[BEGIN]

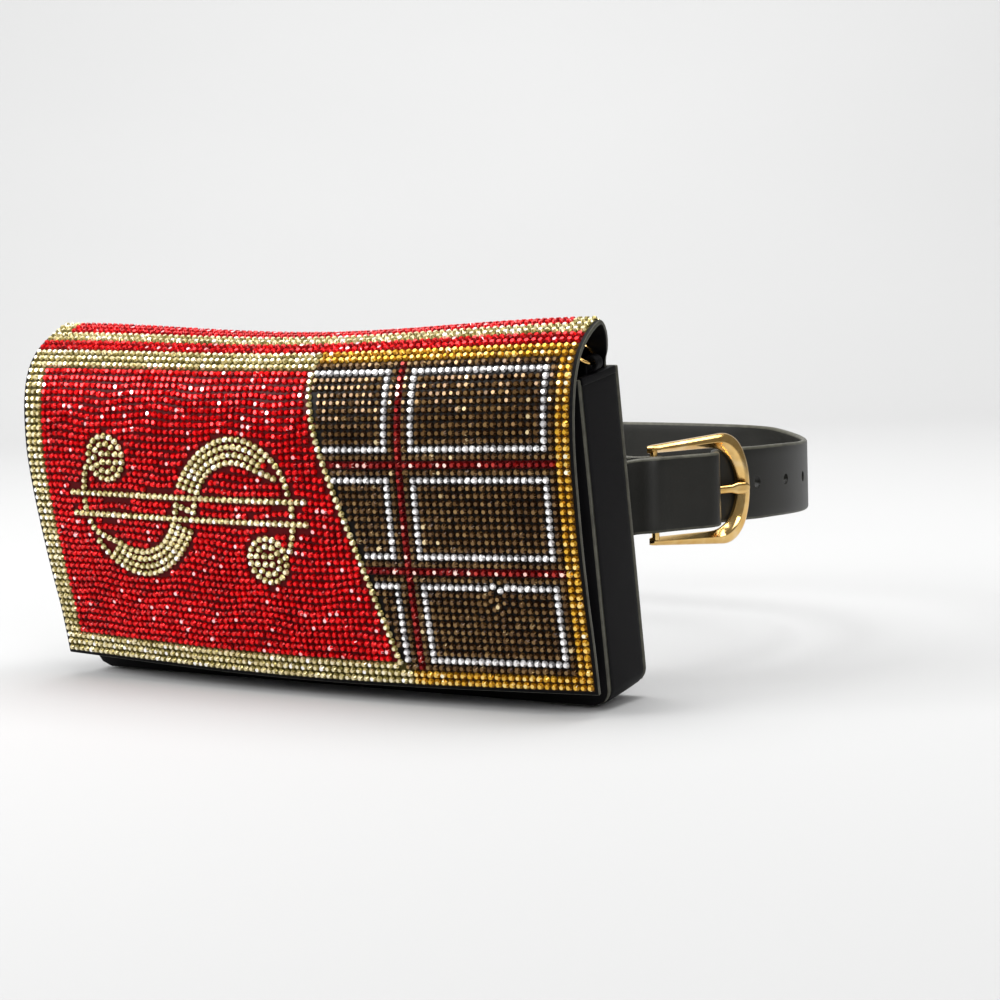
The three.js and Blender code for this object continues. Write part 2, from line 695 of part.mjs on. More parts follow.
const buckleSpot = waistPlace(-BUCKLE_ANGLE, 1);
const buckleHeading = new THREE.Vector2(-buckleSpot.normal.y, buckleSpot.normal.x);
const hipRadius = WAIST_HALF_DEPTH;
const layer = STRAP_THICK + STRAP_CLEAR;
const innerOut = half(STRAP_THICK);
const tailOut = innerOut + layer;

// Level of the waist surface below the buckle's own flat line, and of each part of the buckle above that line
const waistDrop = (t) => -t * t / (2 * hipRadius);
const barAt = FRAME_RIGHT - half(FRAME_BAR);
const pivotAt = FRAME_RIGHT - FRAME_LENGTH + 2 * PIVOT_RADIUS;
const framePlane = waistDrop(barAt) + layer + half(FRAME_THICK);
const eyeRadius = PIVOT_RADIUS + STRAP_CLEAR + EYE_PLY;
const overPivot = framePlane + eyeRadius + STRAP_CLEAR + half(STRAP_THICK);
const prongRest = framePlane + half(FRAME_THICK) + STRAP_CLEAR + half(PRONG_THICK);

function buckleStation(t, n, lift = STRAP_LIFT) {
  const centre = buckleSpot.point.clone();
  centre.addScaledVector(buckleHeading, t).addScaledVector(buckleSpot.normal, n);
  return { centre, lift };
}

// The strap's centre line through the buckle, from the tail over the pivot bar to the layer under the bowed bar
function throughBuckle() {
  const overProng = prongRest + half(PRONG_THICK) + STRAP_CLEAR + half(STRAP_THICK);
  const underBar = waistDrop(barAt) + innerOut;
  return [
    buckleStation(pivotAt - 8, (waistDrop(pivotAt - 8) + tailOut + overPivot) / 2, STRAP_LIFT - 0.4),
    buckleStation(pivotAt - 3, overPivot),
    buckleStation(pivotAt + 3, overPivot),
    buckleStation(half(pivotAt + STRAP_DIP), half(overPivot + overProng)),
    buckleStation(STRAP_DIP - 3, overProng),
    buckleStation(STRAP_DIP, overProng - 1),
    buckleStation(STRAP_DIP + half(DIP_RUN), half(overProng + underBar)),
    buckleStation(STRAP_DIP + DIP_RUN, underBar + 0.3),
    buckleStation(STRAP_DIP + DIP_RUN + 3, underBar),
    buckleStation(barAt + half(FRAME_BAR), waistDrop(barAt + half(FRAME_BAR)) + innerOut),
  ];
}

function strapStations() {
  const stations = [];
  const left = -BUCKLE_ANGLE - 19;
  const right = -BUCKLE_ANGLE + 19;
  const step = 8;
  stations.push({ centre: new THREE.Vector2(TAIL_TIP, -WAIST_HALF_DEPTH - tailOut), lift: -TAIL_DROOP, taper: 0.7 });
  stations.push({ centre: new THREE.Vector2(TAIL_TIP + 5, -WAIST_HALF_DEPTH - tailOut), lift: -TAIL_DROOP });
  for (let angle = -90; angle < left - 4; angle += step) {
    stations.push(waistStation(angle, 1, tailOut, -TAIL_DROOP));
  }
  stations.push(...throughBuckle());
  for (let angle = right; angle < 90; angle += step) stations.push(waistStation(angle, 1, innerOut, hipLift(angle)));
  for (let angle = 90; angle > -90; angle -= step) {
    const risen = 1 - THREE.MathUtils.smoothstep(angle, -90, -30);
    stations.push(waistStation(angle, -1, innerOut, INNER_LIFT * risen));
  }
  stations.push(waistStation(-90, -1, innerOut, INNER_LIFT));
  for (let angle = -90; angle < left - 4; angle += step) {
    stations.push(waistStation(angle, 1, innerOut, INNER_LIFT));
  }
  stations.push(buckleStation(pivotAt - 10, waistDrop(pivotAt - 10) + innerOut, half(INNER_LIFT + STRAP_LIFT)));
  stations.push(buckleStation(pivotAt - eyeRadius, framePlane - eyeRadius + half(EYE_PLY) + 0.4));
  stations.push(buckleStation(pivotAt, framePlane - eyeRadius + half(EYE_PLY)));
  return stations;
}

function strapBoard() {
  const stations = strapStations();
  const outer = [];
  const inner = [];
  stations.forEach((station, index) => {
    const before = stations[Math.max(0, index - 1)].centre;
    const after = stations[Math.min(stations.length - 1, index + 1)].centre;
    const heading = after.clone().sub(before).normalize();
    const normal = new THREE.Vector2(heading.y, -heading.x);
    const reach = half(STRAP_WIDTH) * (station.taper ?? 1);
    const cornersAt = (side) => [-1, 1].map((up) => new THREE.Vector3(
      station.centre.x + normal.x * side * half(STRAP_THICK),
      station.centre.y + normal.y * side * half(STRAP_THICK),
      station.lift + up * reach,
    ));
    outer.push(cornersAt(1).reverse());
    inner.push(cornersAt(-1).reverse());
  });
  return boardBetween(outer, inner);
}

// Cutter across the strap at a place, along its normal
function acrossStrap(radius, centre, normal, length, z) {
  const rod = new THREE.CylinderGeometry(radius, radius, length, 10);
  rod.applyQuaternion(new THREE.Quaternion().setFromUnitVectors(
    new THREE.Vector3(0, 1, 0),
    new THREE.Vector3(normal.x, normal.y, 0),
  ));
  rod.translate(centre.x, centre.y, z);
  return solidOf(rod);
}

// The buckle's own axes: x along the strap towards the hip, y out from the waist, z down. It is alike above and below.
const buckleBasis = new THREE.Matrix4().makeBasis(
  new THREE.Vector3(buckleHeading.x, buckleHeading.y, 0),
  new THREE.Vector3(buckleSpot.normal.x, buckleSpot.normal.y, 0),
  new THREE.Vector3(0, 0, -1),
).setPosition(buckleSpot.point.x, buckleSpot.point.y, BUCKLE_LIFT);

const toBuckle = (geometry) => geometry.applyMatrix4(buckleBasis);

function uprightRod(radius, length, t, n, down = 0) {
  const rod = new THREE.CylinderGeometry(radius, radius, length, 12);
  rod.rotateX(Math.PI / 2);
  rod.translate(t, n, down);
  return rod;
}

function strap() {
  let body = solidOf(strapBoard());
  const eye = solidOf(toBuckle(uprightRod(eyeRadius, STRAP_WIDTH, pivotAt, framePlane, BUCKLE_LIFT - STRAP_LIFT)));
  body = body.add(eye);
  body = body.subtract(solidOf(toBuckle(uprightRod(PIVOT_RADIUS + STRAP_CLEAR, STRAP_WIDTH + 4, pivotAt, framePlane))));
  const notchReach = eyeRadius + half(STRAP_CLEAR);
  const notch = new THREE.BoxGeometry(2 * notchReach, 2 * notchReach, PRONG_WIDTH + 2 * STRAP_CLEAR);
  notch.translate(pivotAt, framePlane, 0);
  const prongSlot = prongBar(PRONG_WIDTH + 2 * STRAP_CLEAR, PRONG_THICK + 2 * STRAP_CLEAR, 0);
  body = body.subtract(solidOf(toBuckle(prongSlot)));
  for (let k = 1; k <= HOLE_COUNT; k += 1) {
    const angle = -BUCKLE_ANGLE + (PRONG_HOLE_AT + k * HOLE_PITCH) / hipRadius * (180 / Math.PI);
    const { point, normal } = waistPlace(angle, 1);
    body = body.subtract(acrossStrap(HOLE_RADIUS, point, normal, 4 * STRAP_THICK, hipLift(angle)));
  }
  return body.subtract(solidOf(toBuckle(notch)));
}

// Straight prong from the pivot bar to its rest on the bowed bar, less what it ends short of the bar's middle
function prongBar(width, thick, short) {
  const start = new THREE.Vector2(pivotAt, framePlane + PIVOT_RADIUS);
  const end = new THREE.Vector2(barAt, prongRest);
  const length = start.distanceTo(end) - short;
  const bar = new THREE.BoxGeometry(length, thick, width);
  bar.translate(half(length), 0, 0);
  bar.rotateZ(Math.atan2(end.y - start.y, end.x - start.x));
  bar.translate(start.x, start.y, 0);
  return bar;
}

function prong() {
  const collar = uprightRod(PIVOT_RADIUS + STRAP_CLEAR + EYE_PLY, PRONG_WIDTH, pivotAt, framePlane);
  const bore = uprightRod(PIVOT_RADIUS + STRAP_CLEAR, PRONG_WIDTH + 2, pivotAt, framePlane);
  const bar = solidOf(prongBar(PRONG_WIDTH, PRONG_THICK, PRONG_SHORT));
  const body = solidOf(collar).add(bar).subtract(solidOf(bore));
  return geometryOf(body);
}

// Buckle frame: two arms that widen from the pivot bar to the corners of a bowed bar. Each side of an outline is
// a straight arm and one curve round the corner to the middle of the bowed bar.
function frameOutline(left, right, narrow, tall) {
  const shape = new THREE.Shape();
  shape.moveTo(left, -narrow);
  shape.lineTo(right - FRAME_BEND, -tall);
  shape.bezierCurveTo(right - FRAME_BEND / 3, -tall, right, -FRAME_ROUND * tall, right, 0);
  shape.bezierCurveTo(right, FRAME_ROUND * tall, right - FRAME_BEND / 3, tall, right - FRAME_BEND, tall);
  shape.lineTo(left, narrow);
  return shape;
}

function frame() {
  const left = FRAME_RIGHT - FRAME_LENGTH;
  const narrow = half(FRAME_NARROW_END);
  const tall = half(FRAME_HEIGHT);
  const curves = 6;
  const bevel = 0.6;
  const plate = new THREE.ExtrudeGeometry(frameOutline(left, FRAME_RIGHT, narrow, tall), {
    depth: FRAME_THICK - 2 * bevel,
    bevelThickness: bevel,
    bevelSize: bevel,
    bevelOffset: -bevel,
    bevelSegments: 1,
    curveSegments: curves,
  });
  plate.rotateX(Math.PI / 2);
  plate.translate(0, framePlane + half(FRAME_THICK) - bevel, 0);
  const right = FRAME_RIGHT - FRAME_BAR;
  const hole = frameOutline(left + 2 * FRAME_ARM, right, narrow - FRAME_ARM, tall - FRAME_ARM_AT_CORNER);
  const opening = new THREE.ExtrudeGeometry(hole, { depth: 3 * FRAME_THICK, bevelEnabled: false, curveSegments: curves });
  opening.rotateX(Math.PI / 2);
  opening.translate(0, framePlane + 1.5 * FRAME_THICK, 0);
  const slot = new THREE.BoxGeometry(6 * FRAME_ARM, 3 * FRAME_THICK, FRAME_NARROW_END - 2 * FRAME_ARM);
  slot.translate(left, framePlane, 0);
  const bar = solidOf(uprightRod(PIVOT_RADIUS, FRAME_NARROW_END - FRAME_ARM, pivotAt, framePlane));
  const body = solidOf(plate).subtract(solidOf(opening).add(solidOf(slot))).add(bar);
  return geometryOf(body);
}

// Assembly

const finish = {
  leather: { color: 0x1b1a1e, roughness: 0.62, metalness: 0 },
  strap: { color: 0x26251f, roughness: 0.55, metalness: 0 },
  gold: { color: 0xd9a84f, roughness: 0.18, metalness: 1 },
  red: { color: 0xc4101c, roughness: 0.2, metalness: 0 },
  pale: { color: 0xd8cf8e, roughness: 0.2, metalness: 0 },
  amber: { color: 0xd79a1c, roughness: 0.2, metalness: 0 },
  brown: { color: 0x4a3320, roughness: 0.25, metalness: 0 },
  clear: { color: 0xe4e2e6, roughness: 0.15, metalness: 0 },
};

function piece(name, form, look) {
  const geometry = form.isBufferGeometry ? form : geometryOf(form);
  const mesh = new THREE.Mesh(geometry, new THREE.MeshStandardMaterial(finish[look]));
  mesh.name = name;
  return mesh;
}

const bag = new THREE.Group();
bag.position.copy(bagPivot);
bag.rotation.x = lean;
const bagPieces = new THREE.Group();
bagPieces.position.z = -bagMiddle;
bag.add(bagPieces);

bagPieces.add(
  piece('back_panel', plateFrom(pouchShape(0), 0, WALL), 'leather'),
  piece('gusset', gusset(), 'leather'),
  piece('front_panel', frontPanel(), 'leather'),
  piece('flap', flapBoard(), 'leather'),
  piece('closure_snap', closureSnap(), 'gold'),
  piece('pale_border', paleBorder(), 'pale'),
  piece('red_field', redField(), 'red'),
  piece('currency_figure', figure(), 'pale'),
  piece('wrapper_edge', wrapperEdge(), 'pale'),
  piece('amber_border', amberBorder(), 'amber'),
  piece('tablet_grooves', grooves(), 'red'),
);
for (const square of SQUARES) {
  bagPieces.add(
    piece(`${square.name}_right_square`, rightSquare(square), 'brown'),
    piece(`${square.name}_left_square`, leftSquare(square), 'brown'),
    piece(`${square.name}_right_frame`, rightFrame(square), 'clear'),
    piece(`${square.name}_left_frame`, leftFrame(square), 'clear'),
  );
}

// Bands over the curl, from the front's top row backwards
const TOP_END = 3;
const topBand = (first, last, from = 0, to = FLAP_COLUMNS) => (
  stoneLayer(first - SEAM, last + SEAM, baseLow, baseHigh, from + SEAM, to - SEAM)
);
bagPieces.add(
  piece('top_red_band', topBand(0, -2), 'red'),
  piece('top_pale_band', topBand(-2, -4), 'pale'),
  piece('top_rear_field', topBand(-4, -TOP_ROWS, TOP_END, FLAP_COLUMNS - TOP_END), 'red'),
  piece('top_left_end', topBand(-4, -TOP_ROWS, 0, TOP_END), 'pale'),
  piece('top_right_end', topBand(-4, -TOP_ROWS, FLAP_COLUMNS - TOP_END, FLAP_COLUMNS), 'pale'),
  piece('side_ring', sideRing(), 'gold'),
  piece('ring_tab', ringTab(), 'leather'),
);

for (const [name, side] of [['left', -1], ['right', 1]]) {
  const loop = piece(`${name}_belt_loop`, beltLoop(), 'leather');
  loop.position.x = side * LOOP_OFFSET;
  bagPieces.add(loop);
}

const buckle = new THREE.Group();
buckle.applyMatrix4(buckleBasis);
buckle.add(piece('buckle_frame', frame(), 'gold'), piece('buckle_prong', prong(), 'gold'));

const model = new THREE.Group();
model.add(bag, piece('strap', strap(), 'strap'), buckle);

export default model;
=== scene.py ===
import math

import bmesh
import bpy
import numpy as np
from mathutils import Matrix, Vector


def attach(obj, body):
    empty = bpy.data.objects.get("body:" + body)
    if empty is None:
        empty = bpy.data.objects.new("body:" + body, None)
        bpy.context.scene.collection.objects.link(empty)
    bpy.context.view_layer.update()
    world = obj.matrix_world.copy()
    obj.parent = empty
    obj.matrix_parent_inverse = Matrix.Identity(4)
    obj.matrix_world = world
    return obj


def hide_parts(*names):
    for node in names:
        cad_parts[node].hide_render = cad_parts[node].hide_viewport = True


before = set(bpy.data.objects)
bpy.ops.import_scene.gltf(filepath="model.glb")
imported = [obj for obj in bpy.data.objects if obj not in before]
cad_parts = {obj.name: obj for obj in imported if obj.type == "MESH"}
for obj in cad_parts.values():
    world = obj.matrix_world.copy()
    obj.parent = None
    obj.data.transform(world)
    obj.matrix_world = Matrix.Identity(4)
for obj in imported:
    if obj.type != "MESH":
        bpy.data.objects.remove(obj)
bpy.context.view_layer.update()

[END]

:: Written task ::
Of the lines above, extract only those from the line with "top row backwards" to the line with "imported = [obj", both included, exactly as written.

:: Result of this task ::
// Bands over the curl, from the front's top row backwards
const TOP_END = 3;
const topBand = (first, last, from = 0, to = FLAP_COLUMNS) => (
  stoneLayer(first - SEAM, last + SEAM, baseLow, baseHigh, from + SEAM, to - SEAM)
);
bagPieces.add(
  piece('top_red_band', topBand(0, -2), 'red'),
  piece('top_pale_band', topBand(-2, -4), 'pale'),
  piece('top_rear_field', topBand(-4, -TOP_ROWS, TOP_END, FLAP_COLUMNS - TOP_END), 'red'),
  piece('top_left_end', topBand(-4, -TOP_ROWS, 0, TOP_END), 'pale'),
  piece('top_right_end', topBand(-4, -TOP_ROWS, FLAP_COLUMNS - TOP_END, FLAP_COLUMNS), 'pale'),
  piece('side_ring', sideRing(), 'gold'),
  piece('ring_tab', ringTab(), 'leather'),
);

for (const [name, side] of [['left', -1], ['right', 1]]) {
  const loop = piece(`${name}_belt_loop`, beltLoop(), 'leather');
  loop.position.x = side * LOOP_OFFSET;
  bagPieces.add(loop);
}

const buckle = new THREE.Group();
buckle.applyMatrix4(buckleBasis);
buckle.add(piece('buckle_frame', frame(), 'gold'), piece('buckle_prong', prong(), 'gold'));

const model = new THREE.Group();
model.add(bag, piece('strap', strap(), 'strap'), buckle);

export default model;
=== scene.py ===
import math

import bmesh
import bpy
import numpy as np
from mathutils import Matrix, Vector


def attach(obj, body):
    empty = bpy.data.objects.get("body:" + body)
    if empty is None:
        empty = bpy.data.objects.new("body:" + body, None)
        bpy.context.scene.collection.objects.link(empty)
    bpy.context.view_layer.update()
    world = obj.matrix_world.copy()
    obj.parent = empty
    obj.matrix_parent_inverse = Matrix.Identity(4)
    obj.matrix_world = world
    return obj


def hide_parts(*names):
    for node in names:
        cad_parts[node].hide_render = cad_parts[node].hide_viewport = True


before = set(bpy.data.objects)
bpy.ops.import_scene.gltf(filepath="model.glb")
imported = [obj for obj in bpy.data.objects if obj not in before]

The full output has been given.